Alto saxophonist Julian “Cannonball” Adderley has been a very busy man since our last survey of his activities. For one thing, Mr. Adderley has made a significant contribution to that current phenomenon of the recording industry – the rise of the 45 rpm jazz single.

African Waltz is the name of both the album and the hot-selling single. Riverside claims that it is making all the record charts and putting up a good battle with the rock and roll crowd for the listeners’ attention.

There seems to be some basis for this claim. While tuning the radio spectrum for one of those good out-of-town stations one night, I happened to hear the tune, preceded and followed by more conventional rock and roll selections, on a Roanoke station that prides itself on operating 24 hours a day on the assumption that all the fair citizens of this town are teenagers in heart and mind, if not in body.

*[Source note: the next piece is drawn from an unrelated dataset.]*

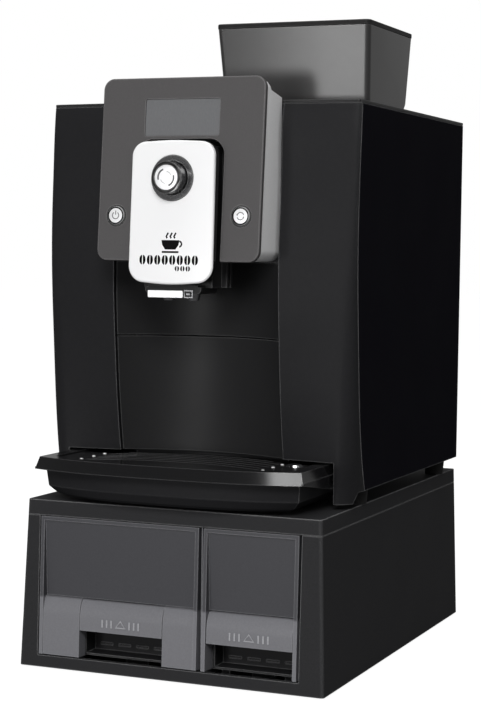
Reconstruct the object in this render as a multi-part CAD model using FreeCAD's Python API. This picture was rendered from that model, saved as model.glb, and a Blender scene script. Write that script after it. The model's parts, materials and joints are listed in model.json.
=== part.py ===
import FreeCAD, Part
import math
import os

# A bean-to-cup coffee vending machine on a base cabinet with two drawers.
# Millimetres. +X is the right-hand side seen from the front, -Y is the front, +Z is up.
# The origin is at the centre of the floor rectangle that the whole object stands over.

V = FreeCAD.Vector
X_AXIS = V(1, 0, 0)
Y_AXIS = V(0, 1, 0)
Z_AXIS = V(0, 0, 1)

# ---------------------------------------------------------------- driving dimensions
WALL = 3.0

# base cabinet
BASE_HALF_BOTTOM = 148.3
BASE_HALF_TOP = 142.7
BASE_FRONT = -192.4
BASE_BACK = 217.2
BASE_TOP = 154.6
BASE_LEAN = 4.9
LID_SEAM = 140.4
PAD_HEIGHT = 1.6
CABINET_FLOOR = PAD_HEIGHT + WALL
OPENING_LEFT = -129.7
OPENING_RIGHT = 125.0
OPENING_BOTTOM = 12.5

# drawers
FRONT_BOTTOM = 13.5
FRONT_TOP = 139.8
FRONT_DEPTH = 14.0
RIM = 3.6
SHOULDER_TOP = 66.8
SHOULDER_LOW = 50.0
PANEL_DEPTH_TOP = 1.5
PANEL_DEPTH_LOW = 7.5
LIP_BOTTOM = 38.4
LIP_WALL = 2.8
BIN_BOTTOM = 13.2
BIN_TOP = 126.0
BIN_BACK = 200.0
BIN_WALL = 2.0
STORE_FRONT = -134.0
CUP_BACK = -158.0
CUP_ROOF = 38.8
PIN_RADIUS = 1.5
PIN_CLEARANCE = 0.05
HINGE_DEPTH = 9.6
HINGE_HEIGHT = 60.5

# left and right edges of each drawer's rim, push lip and bin, and the extra depth of its left jamb
DRAWERS = {
    "left": dict(rim=(-128.6, 28.3), lip=(-87.5, -5.8), bin=(-124.4, 24.2), jamb=0.0),
    "right": dict(rim=(33.1, 122.6), lip=(37.3, 118.4), bin=(37.4, 118.2), jamb=12.0),
}

# machine body
HALF = 151.0
PANEL_T = 2.4
TOP = 516.2
CAP_T = 2.8
BACK = 197.0
SHELL_BOTTOM = 159.5
SIDE_BOTTOM = 169.5
SHELL_BACK = -60.0
LINER_BACK = -92.0
WING_INNER = 81.0
FLOOR_T = 3.0

# plan stations of a wing: height, depth at the inner edge, nose position, depth at the side panel
WING_STATIONS = [
    (SHELL_BOTTOM, -121.0, 139.0, -129.0, -96.0),
    (195.0, -122.5, 139.0, -129.8, -108.8),
    (245.0, -131.0, 140.5, -131.5, -118.3),
    (300.0, -136.8, 142.5, -133.5, -123.8),
    (350.0, -140.5, 144.5, -135.0, -128.0),
    (400.0, -139.5, 146.0, -134.5, -129.4),
    (460.0, -136.0, 146.5, -131.5, -126.8),
    (TOP, -132.0, 147.0, -127.0, -122.8),
]

# column between the wings
COLUMN_CENTRE = -100.0
COLUMN_HALF = WING_INNER - 0.6
COLUMN_T = 3.0
COLUMN_SEAM = 303.6
COLUMN_TOP = 372.0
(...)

Cannonball Adderley’s African Waltz is taken at a fast 6/8 clip with heavy rhythmic accent, which accounts for its mass appeal, I suppose. Mr. Adderley’s guttural saxophone work is totally unlike anything else I have heard him do and this selection stands apart from the rest of the album, much like that old cliché about a sore thumb.

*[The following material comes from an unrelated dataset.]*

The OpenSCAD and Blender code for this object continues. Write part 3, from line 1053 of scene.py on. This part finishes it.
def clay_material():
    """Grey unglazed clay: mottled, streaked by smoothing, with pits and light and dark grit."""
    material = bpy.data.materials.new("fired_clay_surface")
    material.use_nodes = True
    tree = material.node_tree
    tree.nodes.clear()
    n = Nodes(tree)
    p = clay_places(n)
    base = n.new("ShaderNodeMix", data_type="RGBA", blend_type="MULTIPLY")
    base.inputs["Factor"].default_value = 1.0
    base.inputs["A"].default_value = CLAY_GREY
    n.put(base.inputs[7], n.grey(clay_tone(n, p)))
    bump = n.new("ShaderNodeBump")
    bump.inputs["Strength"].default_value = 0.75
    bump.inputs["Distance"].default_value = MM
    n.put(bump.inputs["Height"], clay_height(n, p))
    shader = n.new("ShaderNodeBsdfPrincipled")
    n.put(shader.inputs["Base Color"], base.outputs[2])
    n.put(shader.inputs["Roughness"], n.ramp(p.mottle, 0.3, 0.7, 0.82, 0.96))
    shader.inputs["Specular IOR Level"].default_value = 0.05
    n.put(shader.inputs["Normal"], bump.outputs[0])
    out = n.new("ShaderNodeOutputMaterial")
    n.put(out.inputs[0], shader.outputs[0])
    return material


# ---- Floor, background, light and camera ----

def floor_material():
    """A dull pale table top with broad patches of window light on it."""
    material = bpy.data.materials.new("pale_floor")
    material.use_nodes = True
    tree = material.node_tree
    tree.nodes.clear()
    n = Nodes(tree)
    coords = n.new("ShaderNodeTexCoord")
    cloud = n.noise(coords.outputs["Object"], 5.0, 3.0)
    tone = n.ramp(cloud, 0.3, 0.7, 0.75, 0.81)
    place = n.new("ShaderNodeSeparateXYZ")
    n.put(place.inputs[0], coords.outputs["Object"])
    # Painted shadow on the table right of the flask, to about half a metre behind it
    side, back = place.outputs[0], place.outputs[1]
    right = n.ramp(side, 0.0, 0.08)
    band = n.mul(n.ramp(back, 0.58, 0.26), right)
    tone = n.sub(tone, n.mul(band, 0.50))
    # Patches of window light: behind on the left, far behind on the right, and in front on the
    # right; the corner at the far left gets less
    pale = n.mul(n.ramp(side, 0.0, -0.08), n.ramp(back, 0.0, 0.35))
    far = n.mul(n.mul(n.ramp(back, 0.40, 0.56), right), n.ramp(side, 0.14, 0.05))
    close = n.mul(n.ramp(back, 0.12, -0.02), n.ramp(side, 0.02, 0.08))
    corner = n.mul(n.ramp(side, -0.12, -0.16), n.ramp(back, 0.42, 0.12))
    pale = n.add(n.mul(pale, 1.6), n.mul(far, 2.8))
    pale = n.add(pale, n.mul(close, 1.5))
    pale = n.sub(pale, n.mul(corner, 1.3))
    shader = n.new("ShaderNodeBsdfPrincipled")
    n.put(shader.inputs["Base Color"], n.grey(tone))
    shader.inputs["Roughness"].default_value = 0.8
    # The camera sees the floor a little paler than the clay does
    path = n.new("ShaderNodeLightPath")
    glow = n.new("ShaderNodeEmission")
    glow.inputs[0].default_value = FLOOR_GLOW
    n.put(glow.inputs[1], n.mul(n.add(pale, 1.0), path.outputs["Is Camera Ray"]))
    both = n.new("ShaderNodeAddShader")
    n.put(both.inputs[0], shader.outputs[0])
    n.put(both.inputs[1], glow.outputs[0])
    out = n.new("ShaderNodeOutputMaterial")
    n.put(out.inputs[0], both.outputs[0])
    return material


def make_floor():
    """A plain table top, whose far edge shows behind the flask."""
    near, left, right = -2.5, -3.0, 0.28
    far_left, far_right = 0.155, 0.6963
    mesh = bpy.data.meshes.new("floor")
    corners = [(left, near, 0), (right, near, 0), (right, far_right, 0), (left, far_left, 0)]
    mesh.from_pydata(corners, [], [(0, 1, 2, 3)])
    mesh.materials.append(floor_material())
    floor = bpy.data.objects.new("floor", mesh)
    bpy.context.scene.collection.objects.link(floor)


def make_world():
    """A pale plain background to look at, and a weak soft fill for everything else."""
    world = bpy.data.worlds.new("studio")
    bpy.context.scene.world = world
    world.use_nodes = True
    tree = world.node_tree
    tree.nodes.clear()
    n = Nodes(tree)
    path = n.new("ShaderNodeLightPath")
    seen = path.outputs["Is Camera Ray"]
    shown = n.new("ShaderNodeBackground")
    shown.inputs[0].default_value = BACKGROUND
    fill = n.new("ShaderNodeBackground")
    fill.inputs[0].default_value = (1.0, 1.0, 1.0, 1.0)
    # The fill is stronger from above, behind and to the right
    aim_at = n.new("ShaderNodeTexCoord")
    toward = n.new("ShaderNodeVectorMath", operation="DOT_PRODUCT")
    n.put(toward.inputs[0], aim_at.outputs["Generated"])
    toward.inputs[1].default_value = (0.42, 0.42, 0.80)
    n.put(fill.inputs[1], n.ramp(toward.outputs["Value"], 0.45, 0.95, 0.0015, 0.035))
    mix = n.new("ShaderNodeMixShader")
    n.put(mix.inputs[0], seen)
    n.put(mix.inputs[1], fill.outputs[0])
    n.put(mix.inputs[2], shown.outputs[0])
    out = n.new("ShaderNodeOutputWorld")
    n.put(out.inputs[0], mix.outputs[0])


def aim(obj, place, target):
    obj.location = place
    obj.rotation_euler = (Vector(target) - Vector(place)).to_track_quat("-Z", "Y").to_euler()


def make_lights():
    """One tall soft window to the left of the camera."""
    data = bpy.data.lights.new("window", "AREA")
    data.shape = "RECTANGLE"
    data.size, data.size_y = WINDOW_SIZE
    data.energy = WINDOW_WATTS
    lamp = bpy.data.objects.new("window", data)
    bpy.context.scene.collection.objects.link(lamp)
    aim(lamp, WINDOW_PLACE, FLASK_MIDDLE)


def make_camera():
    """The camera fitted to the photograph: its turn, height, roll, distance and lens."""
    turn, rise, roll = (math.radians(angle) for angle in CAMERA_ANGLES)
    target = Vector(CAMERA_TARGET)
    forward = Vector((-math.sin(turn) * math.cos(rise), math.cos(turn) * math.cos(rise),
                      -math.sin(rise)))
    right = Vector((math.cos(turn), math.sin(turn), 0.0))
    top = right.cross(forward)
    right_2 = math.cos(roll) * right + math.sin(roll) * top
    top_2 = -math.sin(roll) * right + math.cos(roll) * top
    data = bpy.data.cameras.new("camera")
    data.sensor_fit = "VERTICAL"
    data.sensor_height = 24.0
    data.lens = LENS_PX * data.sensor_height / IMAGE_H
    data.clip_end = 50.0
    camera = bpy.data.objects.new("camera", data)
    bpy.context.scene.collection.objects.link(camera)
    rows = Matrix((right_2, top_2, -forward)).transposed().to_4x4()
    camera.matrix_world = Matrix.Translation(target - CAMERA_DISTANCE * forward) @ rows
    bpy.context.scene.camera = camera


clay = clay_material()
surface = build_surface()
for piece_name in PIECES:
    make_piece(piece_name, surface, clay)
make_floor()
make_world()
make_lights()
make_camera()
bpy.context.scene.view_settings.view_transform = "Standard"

The Riverside album was made to frame the Adderley brothers, Cannonball and Nat, in a big band context. The results of the experiment were exciting in such selections as Kelly BlueI’ll Close My Eyes and Smoke Gets in Your Eyes.

But the Adderleys, particularly Nat, seemed unsure of themselves with a large band backing them. In most cases, the band work was listless and, on at least one occasion, downright sloppy.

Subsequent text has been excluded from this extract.